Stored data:
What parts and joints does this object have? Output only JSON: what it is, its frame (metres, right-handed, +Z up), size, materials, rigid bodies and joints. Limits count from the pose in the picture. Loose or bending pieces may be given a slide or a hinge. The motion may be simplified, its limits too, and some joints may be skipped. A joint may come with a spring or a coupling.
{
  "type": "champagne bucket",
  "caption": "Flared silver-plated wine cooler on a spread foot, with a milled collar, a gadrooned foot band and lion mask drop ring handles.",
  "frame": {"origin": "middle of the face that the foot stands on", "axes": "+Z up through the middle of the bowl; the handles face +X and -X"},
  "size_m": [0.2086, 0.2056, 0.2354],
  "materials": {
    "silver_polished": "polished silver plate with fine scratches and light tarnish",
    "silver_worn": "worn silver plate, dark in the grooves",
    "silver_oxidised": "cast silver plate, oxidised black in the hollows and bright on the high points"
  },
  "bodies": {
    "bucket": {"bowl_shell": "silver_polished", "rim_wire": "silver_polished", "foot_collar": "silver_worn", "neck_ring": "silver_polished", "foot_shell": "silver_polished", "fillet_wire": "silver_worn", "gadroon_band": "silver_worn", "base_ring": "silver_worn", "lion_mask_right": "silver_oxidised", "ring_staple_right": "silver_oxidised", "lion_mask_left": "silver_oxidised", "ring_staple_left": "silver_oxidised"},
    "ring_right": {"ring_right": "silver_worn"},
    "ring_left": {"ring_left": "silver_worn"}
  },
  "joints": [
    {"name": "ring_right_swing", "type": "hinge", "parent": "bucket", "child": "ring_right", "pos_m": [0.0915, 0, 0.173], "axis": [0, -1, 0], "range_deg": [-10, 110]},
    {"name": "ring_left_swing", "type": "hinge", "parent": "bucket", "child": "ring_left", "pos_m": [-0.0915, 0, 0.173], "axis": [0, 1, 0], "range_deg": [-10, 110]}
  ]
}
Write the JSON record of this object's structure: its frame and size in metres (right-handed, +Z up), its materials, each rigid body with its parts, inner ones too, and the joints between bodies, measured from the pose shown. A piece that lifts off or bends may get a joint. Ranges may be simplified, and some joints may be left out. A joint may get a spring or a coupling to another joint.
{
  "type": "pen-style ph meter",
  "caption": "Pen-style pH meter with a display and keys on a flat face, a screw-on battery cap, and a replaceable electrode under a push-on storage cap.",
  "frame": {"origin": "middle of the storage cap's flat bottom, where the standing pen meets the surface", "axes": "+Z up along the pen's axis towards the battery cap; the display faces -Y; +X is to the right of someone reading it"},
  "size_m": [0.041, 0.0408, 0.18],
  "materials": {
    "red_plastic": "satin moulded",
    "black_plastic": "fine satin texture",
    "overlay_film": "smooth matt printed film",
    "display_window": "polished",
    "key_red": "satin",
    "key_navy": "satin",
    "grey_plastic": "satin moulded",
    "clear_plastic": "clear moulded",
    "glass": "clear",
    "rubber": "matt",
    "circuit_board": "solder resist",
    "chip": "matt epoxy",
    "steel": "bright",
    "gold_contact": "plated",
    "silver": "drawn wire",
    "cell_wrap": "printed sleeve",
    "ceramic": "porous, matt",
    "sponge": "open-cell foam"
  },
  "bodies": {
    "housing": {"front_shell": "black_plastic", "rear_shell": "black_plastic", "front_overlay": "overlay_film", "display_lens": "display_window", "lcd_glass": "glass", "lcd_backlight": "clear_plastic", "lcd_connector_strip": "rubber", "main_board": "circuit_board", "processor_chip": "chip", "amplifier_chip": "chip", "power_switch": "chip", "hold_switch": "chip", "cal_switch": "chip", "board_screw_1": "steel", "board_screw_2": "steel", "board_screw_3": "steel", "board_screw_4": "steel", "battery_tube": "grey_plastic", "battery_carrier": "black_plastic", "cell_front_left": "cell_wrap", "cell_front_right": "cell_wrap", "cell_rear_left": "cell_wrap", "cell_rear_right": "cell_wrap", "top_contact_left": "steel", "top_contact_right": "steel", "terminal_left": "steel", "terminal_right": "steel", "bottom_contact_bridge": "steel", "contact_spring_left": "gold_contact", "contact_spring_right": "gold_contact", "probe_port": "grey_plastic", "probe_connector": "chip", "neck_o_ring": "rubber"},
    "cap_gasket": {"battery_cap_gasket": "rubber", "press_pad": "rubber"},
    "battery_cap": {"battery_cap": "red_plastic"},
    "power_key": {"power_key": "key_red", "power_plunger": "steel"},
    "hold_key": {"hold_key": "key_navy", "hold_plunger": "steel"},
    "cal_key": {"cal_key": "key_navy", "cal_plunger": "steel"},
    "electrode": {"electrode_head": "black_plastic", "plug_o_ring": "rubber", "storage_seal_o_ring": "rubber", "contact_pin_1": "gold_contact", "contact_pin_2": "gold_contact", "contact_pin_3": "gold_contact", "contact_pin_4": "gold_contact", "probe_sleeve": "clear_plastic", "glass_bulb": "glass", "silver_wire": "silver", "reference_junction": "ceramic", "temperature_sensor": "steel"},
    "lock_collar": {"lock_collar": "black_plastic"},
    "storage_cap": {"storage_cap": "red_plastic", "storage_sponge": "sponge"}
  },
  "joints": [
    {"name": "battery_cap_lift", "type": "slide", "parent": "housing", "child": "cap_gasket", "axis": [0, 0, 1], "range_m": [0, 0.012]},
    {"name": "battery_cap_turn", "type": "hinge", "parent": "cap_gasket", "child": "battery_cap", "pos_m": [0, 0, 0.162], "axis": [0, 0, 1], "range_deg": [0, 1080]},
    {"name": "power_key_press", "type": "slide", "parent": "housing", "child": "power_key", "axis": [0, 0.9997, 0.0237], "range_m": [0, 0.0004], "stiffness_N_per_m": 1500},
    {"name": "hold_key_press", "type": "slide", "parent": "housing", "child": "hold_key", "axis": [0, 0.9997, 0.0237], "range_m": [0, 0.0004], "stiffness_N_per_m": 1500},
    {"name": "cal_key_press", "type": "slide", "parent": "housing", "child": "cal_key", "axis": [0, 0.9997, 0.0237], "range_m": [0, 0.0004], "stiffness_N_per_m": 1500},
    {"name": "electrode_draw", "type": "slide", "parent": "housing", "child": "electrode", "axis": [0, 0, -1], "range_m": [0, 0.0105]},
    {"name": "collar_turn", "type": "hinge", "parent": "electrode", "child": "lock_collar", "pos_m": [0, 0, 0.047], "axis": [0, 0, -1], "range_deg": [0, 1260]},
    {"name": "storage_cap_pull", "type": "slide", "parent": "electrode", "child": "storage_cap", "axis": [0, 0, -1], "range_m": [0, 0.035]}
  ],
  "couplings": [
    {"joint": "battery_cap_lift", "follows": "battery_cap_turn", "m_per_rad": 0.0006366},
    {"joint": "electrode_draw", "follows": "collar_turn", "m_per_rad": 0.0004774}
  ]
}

Exercise requirements ▸ Return all of the data precisely as it appears.

Answer to the task ▸
What parts and joints does this object have? Output only JSON: what it is, its frame (metres, right-handed, +Z up), size, materials, rigid bodies and joints. Limits count from the pose in the picture. Loose or bending pieces may be given a slide or a hinge. The motion may be simplified, its limits too, and some joints may be skipped. A joint may come with a spring or a coupling.
{
  "type": "champagne bucket",
  "caption": "Flared silver-plated wine cooler on a spread foot, with a milled collar, a gadrooned foot band and lion mask drop ring handles.",
  "frame": {"origin": "middle of the face that the foot stands on", "axes": "+Z up through the middle of the bowl; the handles face +X and -X"},
  "size_m": [0.2086, 0.2056, 0.2354],
  "materials": {
    "silver_polished": "polished silver plate with fine scratches and light tarnish",
    "silver_worn": "worn silver plate, dark in the grooves",
    "silver_oxidised": "cast silver plate, oxidised black in the hollows and bright on the high points"
  },
  "bodies": {
    "bucket": {"bowl_shell": "silver_polished", "rim_wire": "silver_polished", "foot_collar": "silver_worn", "neck_ring": "silver_polished", "foot_shell": "silver_polished", "fillet_wire": "silver_worn", "gadroon_band": "silver_worn", "base_ring": "silver_worn", "lion_mask_right": "silver_oxidised", "ring_staple_right": "silver_oxidised", "lion_mask_left": "silver_oxidised", "ring_staple_left": "silver_oxidised"},
    "ring_right": {"ring_right": "silver_worn"},
    "ring_left": {"ring_left": "silver_worn"}
  },
  "joints": [
    {"name": "ring_right_swing", "type": "hinge", "parent": "bucket", "child": "ring_right", "pos_m": [0.0915, 0, 0.173], "axis": [0, -1, 0], "range_deg": [-10, 110]},
    {"name": "ring_left_swing", "type": "hinge", "parent": "bucket", "child": "ring_left", "pos_m": [-0.0915, 0, 0.173], "axis": [0, 1, 0], "range_deg": [-10, 110]}
  ]
}
Write the JSON record of this object's structure: its frame and size in metres (right-handed, +Z up), its materials, each rigid body with its parts, inner ones too, and the joints between bodies, measured from the pose shown. A piece that lifts off or bends may get a joint. Ranges may be simplified, and some joints may be left out. A joint may get a spring or a coupling to another joint.
{
  "type": "pen-style ph meter",
  "caption": "Pen-style pH meter with a display and keys on a flat face, a screw-on battery cap, and a replaceable electrode under a push-on storage cap.",
  "frame": {"origin": "middle of the storage cap's flat bottom, where the standing pen meets the surface", "axes": "+Z up along the pen's axis towards the battery cap; the display faces -Y; +X is to the right of someone reading it"},
  "size_m": [0.041, 0.0408, 0.18],
  "materials": {
    "red_plastic": "satin moulded",
    "black_plastic": "fine satin texture",
    "overlay_film": "smooth matt printed film",
    "display_window": "polished",
    "key_red": "satin",
    "key_navy": "satin",
    "grey_plastic": "satin moulded",
    "clear_plastic": "clear moulded",
    "glass": "clear",
    "rubber": "matt",
    "circuit_board": "solder resist",
    "chip": "matt epoxy",
    "steel": "bright",
    "gold_contact": "plated",
    "silver": "drawn wire",
    "cell_wrap": "printed sleeve",
    "ceramic": "porous, matt",
    "sponge": "open-cell foam"
  },
  "bodies": {
    "housing": {"front_shell": "black_plastic", "rear_shell": "black_plastic", "front_overlay": "overlay_film", "display_lens": "display_window", "lcd_glass": "glass", "lcd_backlight": "clear_plastic", "lcd_connector_strip": "rubber", "main_board": "circuit_board", "processor_chip": "chip", "amplifier_chip": "chip", "power_switch": "chip", "hold_switch": "chip", "cal_switch": "chip", "board_screw_1": "steel", "board_screw_2": "steel", "board_screw_3": "steel", "board_screw_4": "steel", "battery_tube": "grey_plastic", "battery_carrier": "black_plastic", "cell_front_left": "cell_wrap", "cell_front_right": "cell_wrap", "cell_rear_left": "cell_wrap", "cell_rear_right": "cell_wrap", "top_contact_left": "steel", "top_contact_right": "steel", "terminal_left": "steel", "terminal_right": "steel", "bottom_contact_bridge": "steel", "contact_spring_left": "gold_contact", "contact_spring_right": "gold_contact", "probe_port": "grey_plastic", "probe_connector": "chip", "neck_o_ring": "rubber"},
    "cap_gasket": {"battery_cap_gasket": "rubber", "press_pad": "rubber"},
    "battery_cap": {"battery_cap": "red_plastic"},
    "power_key": {"power_key": "key_red", "power_plunger": "steel"},
    "hold_key": {"hold_key": "key_navy", "hold_plunger": "steel"},
    "cal_key": {"cal_key": "key_navy", "cal_plunger": "steel"},
    "electrode": {"electrode_head": "black_plastic", "plug_o_ring": "rubber", "storage_seal_o_ring": "rubber", "contact_pin_1": "gold_contact", "contact_pin_2": "gold_contact", "contact_pin_3": "gold_contact", "contact_pin_4": "gold_contact", "probe_sleeve": "clear_plastic", "glass_bulb": "glass", "silver_wire": "silver", "reference_junction": "ceramic", "temperature_sensor": "steel"},
    "lock_collar": {"lock_collar": "black_plastic"},
    "storage_cap": {"storage_cap": "red_plastic", "storage_sponge": "sponge"}
  },
  "joints": [
    {"name": "battery_cap_lift", "type": "slide", "parent": "housing", "child": "cap_gasket", "axis": [0, 0, 1], "range_m": [0, 0.012]},
    {"name": "battery_cap_turn", "type": "hinge", "parent": "cap_gasket", "child": "battery_cap", "pos_m": [0, 0, 0.162], "axis": [0, 0, 1], "range_deg": [0, 1080]},
    {"name": "power_key_press", "type": "slide", "parent": "housing", "child": "power_key", "axis": [0, 0.9997, 0.0237], "range_m": [0, 0.0004], "stiffness_N_per_m": 1500},
    {"name": "hold_key_press", "type": "slide", "parent": "housing", "child": "hold_key", "axis": [0, 0.9997, 0.0237], "range_m": [0, 0.0004], "stiffness_N_per_m": 1500},
    {"name": "cal_key_press", "type": "slide", "parent": "housing", "child": "cal_key", "axis": [0, 0.9997, 0.0237], "range_m": [0, 0.0004], "stiffness_N_per_m": 1500},
    {"name": "electrode_draw", "type": "slide", "parent": "housing", "child": "electrode", "axis": [0, 0, -1], "range_m": [0, 0.0105]},
    {"name": "collar_turn", "type": "hinge", "parent": "electrode", "child": "lock_collar", "pos_m": [0, 0, 0.047], "axis": [0, 0, -1], "range_deg": [0, 1260]},
    {"name": "storage_cap_pull", "type": "slide", "parent": "electrode", "child": "storage_cap", "axis": [0, 0, -1], "range_m": [0, 0.035]}
  ],
  "couplings": [
    {"joint": "battery_cap_lift", "follows": "battery_cap_turn", "m_per_rad": 0.0006366},
    {"joint": "electrode_draw", "follows": "collar_turn", "m_per_rad": 0.0004774}
  ]
}